(Image by Ilderson Casu from Pixabay)
On active plant and machinery, emergencies tend to show up during ordinary moments. It can be a routine maintenance task, a busy shift change, or a period of adjustment to new equipment. These emergencies pose significant danger to workers, and they also disrupt work that runs on timing and coordination.
Establishing a practical emergency preparedness plan provides a foundation for delivering the needed emergency assistance without slowing work down. It also helps ensure workplace safety compliance by covering everything from emergency resources like first aid kits to training.
Understand risks specific to machinery-based environments
Plant environments usually have a wide array of tasks and equipment, and it’s important to understand how all of them interact. Doing so will help your teams prepare for different situations that are likely to occur during normal operations. The focus needs to be on realistic everyday risks instead of possible rare occasions.
This means focusing on things like maintenance work, equipment adjustments, material handling, and shift changes. Then, combine these with environmental factors like rotating parts and uneven surfaces.
Identifying these patterns will help you prioritise the incidents that tend to happen and even understand why.
Put clear, adaptable response plans in place on active sites
Everything is usually happening at the same time in active machinery sites, so it’s important to ensure the response plans are easy to follow. They also need to be flexible enough to adjust to changing conditions. This will help people act quickly and respond effectively in different situations.
Start with what happens first. Who takes charge? Who provides support? How does communication flow after an incident?
There’s then adaptability as no two incidents look the same. Your plans should leave a bit of room for judgement and coordination to help teams respond calmly without disrupting surrounding work.
Keep training practical and relevant to equipment-heavy work
General workplace safety is not enough, you need to adapt safety and compliance requirements to your actual site. This means that examples should be based on actual possibilities from your site, not hypothetical ones. This way, employees can connect the guidance with the work they do every day.
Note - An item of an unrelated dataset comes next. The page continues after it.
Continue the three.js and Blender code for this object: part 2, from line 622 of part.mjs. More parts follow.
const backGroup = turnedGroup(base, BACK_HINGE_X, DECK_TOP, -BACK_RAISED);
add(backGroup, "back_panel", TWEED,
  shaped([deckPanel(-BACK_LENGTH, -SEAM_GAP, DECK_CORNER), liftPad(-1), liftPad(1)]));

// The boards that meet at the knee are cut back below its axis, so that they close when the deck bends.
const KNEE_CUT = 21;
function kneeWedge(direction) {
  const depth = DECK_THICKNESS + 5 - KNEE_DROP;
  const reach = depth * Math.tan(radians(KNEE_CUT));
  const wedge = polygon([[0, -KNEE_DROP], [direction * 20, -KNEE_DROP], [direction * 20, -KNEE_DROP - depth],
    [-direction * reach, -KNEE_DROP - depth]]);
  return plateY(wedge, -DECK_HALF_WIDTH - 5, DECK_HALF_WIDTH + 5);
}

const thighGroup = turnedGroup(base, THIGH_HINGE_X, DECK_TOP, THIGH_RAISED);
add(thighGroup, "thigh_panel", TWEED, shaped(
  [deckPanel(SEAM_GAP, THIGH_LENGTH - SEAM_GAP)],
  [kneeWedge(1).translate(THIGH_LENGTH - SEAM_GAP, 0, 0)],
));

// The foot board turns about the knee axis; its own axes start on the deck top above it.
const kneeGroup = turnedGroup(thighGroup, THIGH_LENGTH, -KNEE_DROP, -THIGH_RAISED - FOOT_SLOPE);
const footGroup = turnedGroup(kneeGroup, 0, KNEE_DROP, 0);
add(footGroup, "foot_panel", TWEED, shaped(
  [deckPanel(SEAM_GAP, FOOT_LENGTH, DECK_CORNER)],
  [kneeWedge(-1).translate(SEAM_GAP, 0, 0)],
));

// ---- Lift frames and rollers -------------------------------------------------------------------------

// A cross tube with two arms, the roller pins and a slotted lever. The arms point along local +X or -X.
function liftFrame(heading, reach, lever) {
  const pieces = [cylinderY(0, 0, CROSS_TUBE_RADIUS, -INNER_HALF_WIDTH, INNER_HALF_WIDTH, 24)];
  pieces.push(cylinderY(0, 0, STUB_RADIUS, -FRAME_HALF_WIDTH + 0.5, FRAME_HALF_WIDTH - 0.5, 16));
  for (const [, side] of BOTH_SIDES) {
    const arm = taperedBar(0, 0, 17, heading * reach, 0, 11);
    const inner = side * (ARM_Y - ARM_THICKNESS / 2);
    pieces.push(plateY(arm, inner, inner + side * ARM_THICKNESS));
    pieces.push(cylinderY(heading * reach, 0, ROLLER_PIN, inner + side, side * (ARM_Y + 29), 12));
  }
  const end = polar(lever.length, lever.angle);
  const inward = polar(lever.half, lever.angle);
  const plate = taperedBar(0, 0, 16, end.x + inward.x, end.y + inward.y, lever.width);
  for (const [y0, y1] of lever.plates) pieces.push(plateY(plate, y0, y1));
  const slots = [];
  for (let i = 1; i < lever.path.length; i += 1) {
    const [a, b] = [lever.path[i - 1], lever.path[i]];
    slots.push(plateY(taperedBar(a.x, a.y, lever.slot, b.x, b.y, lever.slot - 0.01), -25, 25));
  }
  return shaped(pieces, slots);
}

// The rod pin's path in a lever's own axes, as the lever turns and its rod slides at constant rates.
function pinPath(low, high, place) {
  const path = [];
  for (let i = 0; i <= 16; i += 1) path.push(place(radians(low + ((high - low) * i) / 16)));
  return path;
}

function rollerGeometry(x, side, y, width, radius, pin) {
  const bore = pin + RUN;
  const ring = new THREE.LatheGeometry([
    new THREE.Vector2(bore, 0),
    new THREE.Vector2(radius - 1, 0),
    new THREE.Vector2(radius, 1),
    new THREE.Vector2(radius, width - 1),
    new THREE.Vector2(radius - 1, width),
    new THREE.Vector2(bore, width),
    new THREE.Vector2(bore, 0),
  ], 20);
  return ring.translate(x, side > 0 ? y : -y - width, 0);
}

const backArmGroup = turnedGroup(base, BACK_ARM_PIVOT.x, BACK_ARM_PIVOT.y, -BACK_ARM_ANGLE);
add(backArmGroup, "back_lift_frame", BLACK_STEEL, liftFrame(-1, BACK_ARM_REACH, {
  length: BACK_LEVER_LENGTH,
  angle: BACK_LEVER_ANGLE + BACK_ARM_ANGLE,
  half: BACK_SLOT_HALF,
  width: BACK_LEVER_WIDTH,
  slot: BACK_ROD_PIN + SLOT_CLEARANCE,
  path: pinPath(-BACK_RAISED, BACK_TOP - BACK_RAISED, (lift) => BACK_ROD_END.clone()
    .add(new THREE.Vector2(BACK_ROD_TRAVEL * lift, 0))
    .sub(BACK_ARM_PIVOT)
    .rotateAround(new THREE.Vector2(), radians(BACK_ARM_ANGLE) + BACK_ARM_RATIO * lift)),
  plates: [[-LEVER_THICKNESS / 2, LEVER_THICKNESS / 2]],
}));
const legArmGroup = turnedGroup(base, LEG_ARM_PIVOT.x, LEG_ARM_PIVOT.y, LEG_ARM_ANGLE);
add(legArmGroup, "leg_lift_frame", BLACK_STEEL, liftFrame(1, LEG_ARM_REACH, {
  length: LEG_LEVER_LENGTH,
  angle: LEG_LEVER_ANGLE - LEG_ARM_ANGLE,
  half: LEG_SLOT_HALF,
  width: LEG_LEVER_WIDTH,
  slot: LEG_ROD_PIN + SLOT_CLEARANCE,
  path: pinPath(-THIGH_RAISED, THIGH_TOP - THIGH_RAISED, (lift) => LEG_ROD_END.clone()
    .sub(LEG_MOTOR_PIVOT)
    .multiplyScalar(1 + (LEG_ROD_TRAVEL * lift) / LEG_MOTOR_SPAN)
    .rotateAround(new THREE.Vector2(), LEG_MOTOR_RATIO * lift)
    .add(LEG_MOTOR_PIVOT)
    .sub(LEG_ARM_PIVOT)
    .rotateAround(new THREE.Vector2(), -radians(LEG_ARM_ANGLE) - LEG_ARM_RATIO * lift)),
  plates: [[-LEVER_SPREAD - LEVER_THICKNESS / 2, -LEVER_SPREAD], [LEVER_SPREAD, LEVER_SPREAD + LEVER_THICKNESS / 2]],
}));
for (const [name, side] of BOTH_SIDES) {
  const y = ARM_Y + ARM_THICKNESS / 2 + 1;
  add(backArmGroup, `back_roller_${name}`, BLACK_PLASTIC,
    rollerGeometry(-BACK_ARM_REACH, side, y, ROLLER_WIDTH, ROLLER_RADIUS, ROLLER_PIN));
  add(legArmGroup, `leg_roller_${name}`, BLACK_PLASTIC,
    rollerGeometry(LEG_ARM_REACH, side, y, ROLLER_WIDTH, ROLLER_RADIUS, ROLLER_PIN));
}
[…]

Try to keep training sessions short and focused. It can be walk-throughs around machinery, discussions during toolbox talks, or just something else that fits naturally into existing routines. Practical training also benefits from repetition, so schedule regular refreshers to ensure everyone is aligned with routines and expectations.
Make sure essential safety resources are ready near work zones
When incidents happen, every second counts. Essential resources need to be nearby, visible, and well-maintained to allow people to respond more effectively.
These resources can include first aid kits, fire extinguishers, eye wash stations, or spill kits. Some, like first aid kits, are needed in all work environments. Others vary depending on the environment and possible hazards.
Generally, place your emergency resources near active sites. You should also have them along common routes so that everyone knows where they can get something like a first aid kit when they need it. Don’t forget that every incident means the supply has been reduced or depleted, so recheck them and do regular maintenance.
Encourage everyday readiness across crews and shifts
A once-a-year drill isn’t enough to ensure preparedness. There’s a lot of uncertainty in plant environments with multiple crews and rotation shifts, so you’ll need more to ensure everyone understands the safety procedures and emergency response plans.
Base everything on small, consistent habits. For example, you can brief your workers before every shift or throw in some informal reminders before a handover. You can also encourage sharing of responsibilities with things like rotating tasks and buddy systems.
Over time, these small routines will build a culture where emergency preparedness is part of how work gets done.